● Source material

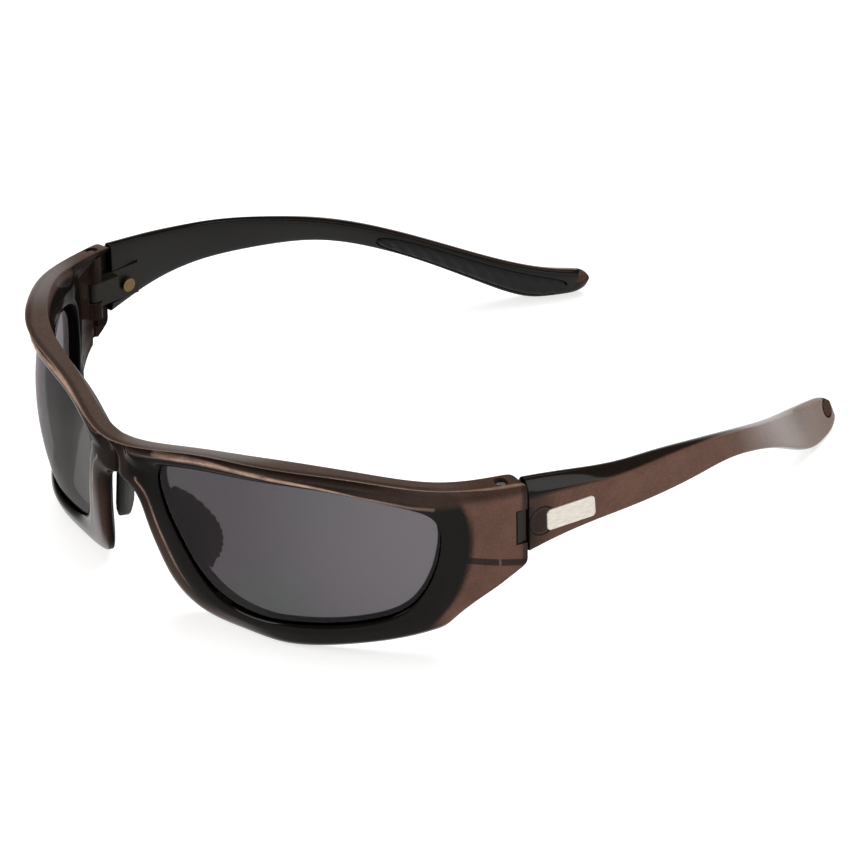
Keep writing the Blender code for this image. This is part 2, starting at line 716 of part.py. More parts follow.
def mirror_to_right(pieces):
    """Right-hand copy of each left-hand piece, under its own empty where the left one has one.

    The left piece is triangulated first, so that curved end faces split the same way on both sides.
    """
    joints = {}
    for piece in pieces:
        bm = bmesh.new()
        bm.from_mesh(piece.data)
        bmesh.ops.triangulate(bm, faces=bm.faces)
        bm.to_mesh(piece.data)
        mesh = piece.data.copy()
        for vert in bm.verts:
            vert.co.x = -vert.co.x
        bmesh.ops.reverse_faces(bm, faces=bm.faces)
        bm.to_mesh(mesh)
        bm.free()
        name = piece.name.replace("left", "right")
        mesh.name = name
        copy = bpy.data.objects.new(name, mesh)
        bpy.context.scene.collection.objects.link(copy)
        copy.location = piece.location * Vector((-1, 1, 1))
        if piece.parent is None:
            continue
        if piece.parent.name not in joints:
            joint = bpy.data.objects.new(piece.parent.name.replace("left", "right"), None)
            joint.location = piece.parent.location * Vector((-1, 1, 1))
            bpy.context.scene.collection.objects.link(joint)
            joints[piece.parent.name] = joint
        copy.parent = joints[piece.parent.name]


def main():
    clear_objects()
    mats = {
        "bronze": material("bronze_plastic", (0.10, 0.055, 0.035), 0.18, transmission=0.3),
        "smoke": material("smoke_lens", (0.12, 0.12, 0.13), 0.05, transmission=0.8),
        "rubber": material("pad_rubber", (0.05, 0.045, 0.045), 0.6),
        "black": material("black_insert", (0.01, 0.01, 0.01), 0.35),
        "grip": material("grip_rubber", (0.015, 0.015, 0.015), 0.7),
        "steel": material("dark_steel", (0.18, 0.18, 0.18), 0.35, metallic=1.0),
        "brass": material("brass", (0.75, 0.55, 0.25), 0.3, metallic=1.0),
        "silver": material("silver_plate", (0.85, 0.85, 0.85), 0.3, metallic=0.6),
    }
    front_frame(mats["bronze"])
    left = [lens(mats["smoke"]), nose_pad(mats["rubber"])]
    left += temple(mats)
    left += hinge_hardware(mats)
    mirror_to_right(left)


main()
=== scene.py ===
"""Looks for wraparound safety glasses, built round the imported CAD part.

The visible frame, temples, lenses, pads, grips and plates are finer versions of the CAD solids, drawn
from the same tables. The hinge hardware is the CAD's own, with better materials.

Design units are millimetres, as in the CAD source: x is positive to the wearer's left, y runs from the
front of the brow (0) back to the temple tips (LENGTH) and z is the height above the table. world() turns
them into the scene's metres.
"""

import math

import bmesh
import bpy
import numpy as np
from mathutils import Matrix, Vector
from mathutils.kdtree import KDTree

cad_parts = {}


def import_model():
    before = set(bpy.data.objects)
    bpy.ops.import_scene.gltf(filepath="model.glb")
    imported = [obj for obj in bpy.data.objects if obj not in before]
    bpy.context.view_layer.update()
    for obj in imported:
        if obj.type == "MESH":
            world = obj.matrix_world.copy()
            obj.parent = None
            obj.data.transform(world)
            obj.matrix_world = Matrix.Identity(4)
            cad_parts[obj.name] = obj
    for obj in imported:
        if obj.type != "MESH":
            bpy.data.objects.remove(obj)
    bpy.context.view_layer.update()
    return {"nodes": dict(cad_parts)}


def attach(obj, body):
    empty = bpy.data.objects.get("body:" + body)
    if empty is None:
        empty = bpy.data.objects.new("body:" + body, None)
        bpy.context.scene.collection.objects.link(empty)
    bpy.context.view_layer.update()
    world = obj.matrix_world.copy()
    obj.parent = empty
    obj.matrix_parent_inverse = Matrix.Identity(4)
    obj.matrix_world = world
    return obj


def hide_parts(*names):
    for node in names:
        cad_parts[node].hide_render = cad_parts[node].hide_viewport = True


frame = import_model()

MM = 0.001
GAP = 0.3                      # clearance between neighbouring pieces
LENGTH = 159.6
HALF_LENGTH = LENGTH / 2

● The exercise
Start with the line that contains "joints[piece.parent.name] = joint" and end with the line that contains "imported = [obj"; give those lines again exactly, and no others.

● Answer below
            joints[piece.parent.name] = joint
        copy.parent = joints[piece.parent.name]


def main():
    clear_objects()
    mats = {
        "bronze": material("bronze_plastic", (0.10, 0.055, 0.035), 0.18, transmission=0.3),
        "smoke": material("smoke_lens", (0.12, 0.12, 0.13), 0.05, transmission=0.8),
        "rubber": material("pad_rubber", (0.05, 0.045, 0.045), 0.6),
        "black": material("black_insert", (0.01, 0.01, 0.01), 0.35),
        "grip": material("grip_rubber", (0.015, 0.015, 0.015), 0.7),
        "steel": material("dark_steel", (0.18, 0.18, 0.18), 0.35, metallic=1.0),
        "brass": material("brass", (0.75, 0.55, 0.25), 0.3, metallic=1.0),
        "silver": material("silver_plate", (0.85, 0.85, 0.85), 0.3, metallic=0.6),
    }
    front_frame(mats["bronze"])
    left = [lens(mats["smoke"]), nose_pad(mats["rubber"])]
    left += temple(mats)
    left += hinge_hardware(mats)
    mirror_to_right(left)


main()
=== scene.py ===
"""Looks for wraparound safety glasses, built round the imported CAD part.

The visible frame, temples, lenses, pads, grips and plates are finer versions of the CAD solids, drawn
from the same tables. The hinge hardware is the CAD's own, with better materials.

Design units are millimetres, as in the CAD source: x is positive to the wearer's left, y runs from the
front of the brow (0) back to the temple tips (LENGTH) and z is the height above the table. world() turns
them into the scene's metres.
"""

import math

import bmesh
import bpy
import numpy as np
from mathutils import Matrix, Vector
from mathutils.kdtree import KDTree

cad_parts = {}


def import_model():
    before = set(bpy.data.objects)
    bpy.ops.import_scene.gltf(filepath="model.glb")
    imported = [obj for obj in bpy.data.objects if obj not in before]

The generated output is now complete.